There is encouraging news on health care today - Obama is finally campaigning for health care reform with the intensity that he should have done long ago. However, polls showing that the public is not as excited about health care reform, and the Republican's confidence in their ability to kill it, are signs that the President has made some misteps in the past. I hope he fixes them, but I fear that the White House has not learned its lesson.
The stakes are high - a good comprehensive health care bill is needed in its own right. Perhaps more importantly, Obama's presidency will be judged largely on getting a real health care reform bill passed. If Dems only pass a weak bill with no real reform - or worse, fail to pass a bill at all - Obama's presidency will be deeply harmed. Obama has promised reform, and failure to make meaningful progress with a strong majority in the House and 60 senators will make Obama look weak. That will slow down not only health care, but the rest of his agenda, which is why Repubs are do desperate to block progress.

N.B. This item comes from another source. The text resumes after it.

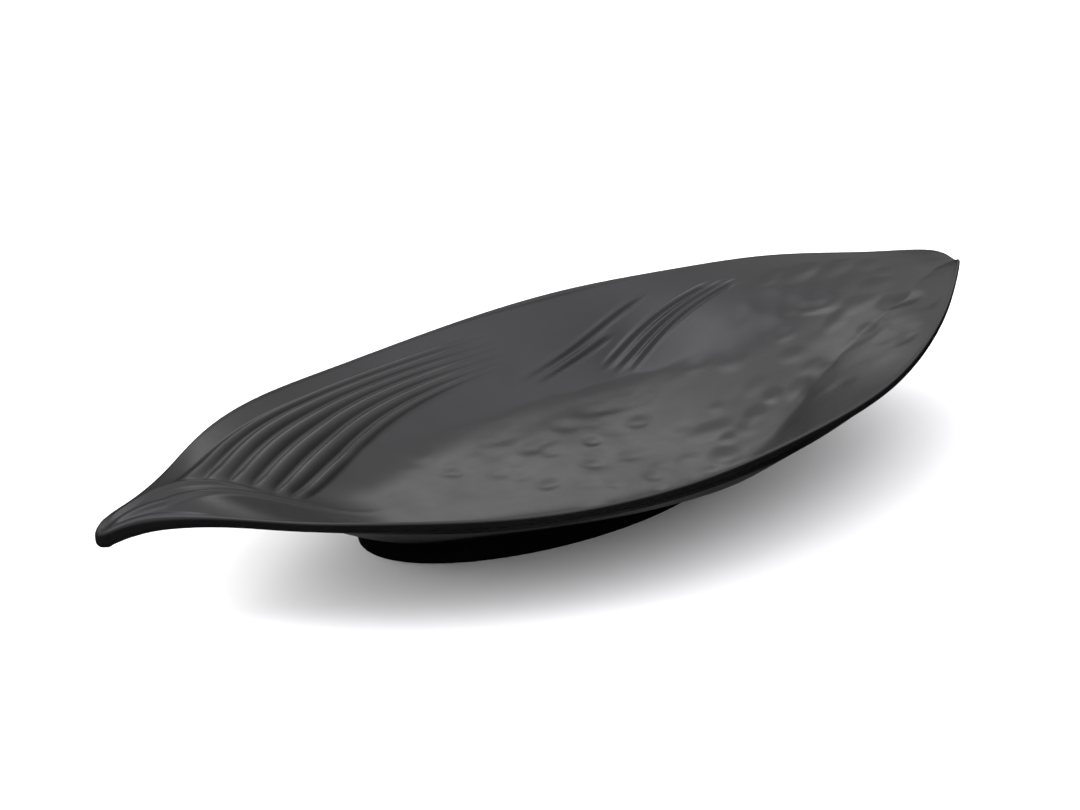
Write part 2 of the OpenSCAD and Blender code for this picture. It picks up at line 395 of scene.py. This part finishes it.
def rim_lines():
    """Rim points an even distance apart along the rim, closer together at both ends."""
    curve = rim_curve(RIM_STEPS)
    steps = np.linalg.norm(np.diff(curve, axis=0), axis=1)
    length = np.concatenate([[0], np.cumsum(steps)])
    count = int(length[-1] / LINE_STEP)
    even = np.linspace(0, 1, count + 1)
    eased = even - RIM_EASE * np.sin(2 * math.pi * even) / (2 * math.pi)
    at = eased * length[-1]
    return np.stack([np.interp(at, length, curve[:, k]) for k in range(3)], axis=1)


def upper_rows(x, reach):
    """Shares of the upper rows on each line: they follow the flutes, then hold the veins."""
    last = len(VALLEYS) - 1
    least = LEAST_VALLEY_SHARE + LEAST_VALLEY_GAP * (last - np.arange(last + 1))
    valleys = np.maximum(valley_shares(x), least[:, None])[::-1]
    at = np.linspace(0, last, ZONE_ROWS + 1)
    low = np.minimum(at.astype(int), last - 1)
    part = (at - low)[:, None]
    pleated = valleys[low] * (1 - part) + valleys[low + 1] * part
    even = np.linspace(*VEIN_ZONE, ZONE_ROWS + 1)[:, None]
    zone = pleated + (even - pleated) * smooth((x / ALONG - ZONE_TURN_X) / ZONE_TURN_LENGTH)
    centre = zone[0] * np.linspace(0, 1, CENTRE_ROWS, endpoint=False)[:, None]
    flank = zone[-1] + (reach - zone[-1]) * np.linspace(0, 1, FLANK_ROWS + 1)[1:-1, None]
    rows = np.vstack([centre, zone, flank])
    spread = reach * np.linspace(0, 1, len(rows), endpoint=False)[:, None]
    return (rows + (spread - rows) * smooth((np.abs(x / ALONG) - EVEN_X) / EVEN_LENGTH)).T


def edge_profile(x):
    """Distance in from the outline and depth below the upper face, down round the rim."""
    turn = np.linspace(0, math.pi / 2, EDGE_STEPS)
    radius = (EDGE_R + STEM_ROUNDER * stem_share(x))[:, None]
    inset = radius * (1 - np.sin(turn))
    depth = radius * (1 - np.cos(turn))
    below = wall(x)[:, None] - depth[:, ::-1]
    return np.hstack([inset, inset[:, ::-1]]), np.hstack([depth, below])


def dish_side(rims, side):
    """Points of one side as a grid of lines and rows."""
    lean_in = END_FAN * smooth((np.abs(rims[:, 0] / ALONG) - END_FAN_X) / END_FAN_LENGTH)
    foot = np.stack([(1 - lean_in) * rims[:, 0], np.zeros(len(rims))], axis=1)
    end = rims[:, :2] * (1, side)
    span = end - foot
    length = np.linalg.norm(span, axis=1)
    inset, depth = edge_profile(rims[:, 0])
    reach = 1 - inset[:, 0] / length

    def at(shares):
        flat = foot[:, None] + span[:, None] * shares[..., None]
        return flat[..., 0], flat[..., 1]

    ux, uy = at(upper_rows(rims[:, 0], reach))
    lx, ly = at(reach[:, None] * np.linspace(1, 0, LOWER_ROWS)[1:])
    ring = end[:, None] - (span / length[:, None])[:, None] * inset[..., None]
    rows_x = np.concatenate([ux, ring[..., 0], lx], axis=1)
    rows_y = np.concatenate([uy, ring[..., 1], ly], axis=1)
    edge_z = rims[:, 2][:, None] - depth
    upper_z = upper_height(ux.ravel(), uy.ravel()).reshape(ux.shape)
    lower_z = under_height(lx.ravel(), ly.ravel()).reshape(lx.shape)
    rows_z = np.concatenate([upper_z, edge_z, lower_z], axis=1)
    return np.stack([rows_x, rows_y, rows_z], axis=2)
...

I believe that the reason why public enthusiasm for health care reform has quieted has nothing to do with people changing their minds. Rather, there has not been a strong pro-health care message, and this has tempered people's excitement about the potential for reform. Obviously many people have stated arguments for reform, but the focused and coordinated Republican messages have been presented louder in the press. Why is this? I believe that it reflects Obama's strategy to invite industry into the health care discussion, but to push away liberals who strongly advocate for public health care. The liberal base, though, are exactly the people who trumpet the messages for a need for health care reform.
The Republicans ask why we should change "the world's best health care system," but Obama pushes away those who would point out that U.S. life expectancy, infant mortality, and survival rates for some disseases is far lower than the rest of the developed world. Republican's say that we should let the markets work, but Obama pushes away those who would point out that health care markets are full of adverse selection, and that it is well known in economics that markets with high amounts of adverse selection do not work at all. Republicans say that private insurers will go bankrupt if Obama's health care reform is passed, but Obama pushes away those that point out that this is because private insurers today provide lower quality health care than a public option would provide.
To be sure, Obama should be credited withhaving the guts to push hard for health care. And I think he is guided by a true desire for consensus to be reached on the topic. But as Kos and others have pointed out, Republicans have no desire to be partners to any of Obama's good plans. In that case, he should embrace the groups that will help sound out the messages that will get true health care reform - and environmental and financial refrom - enacted.
That's my perspective - I look forward to hearing yours.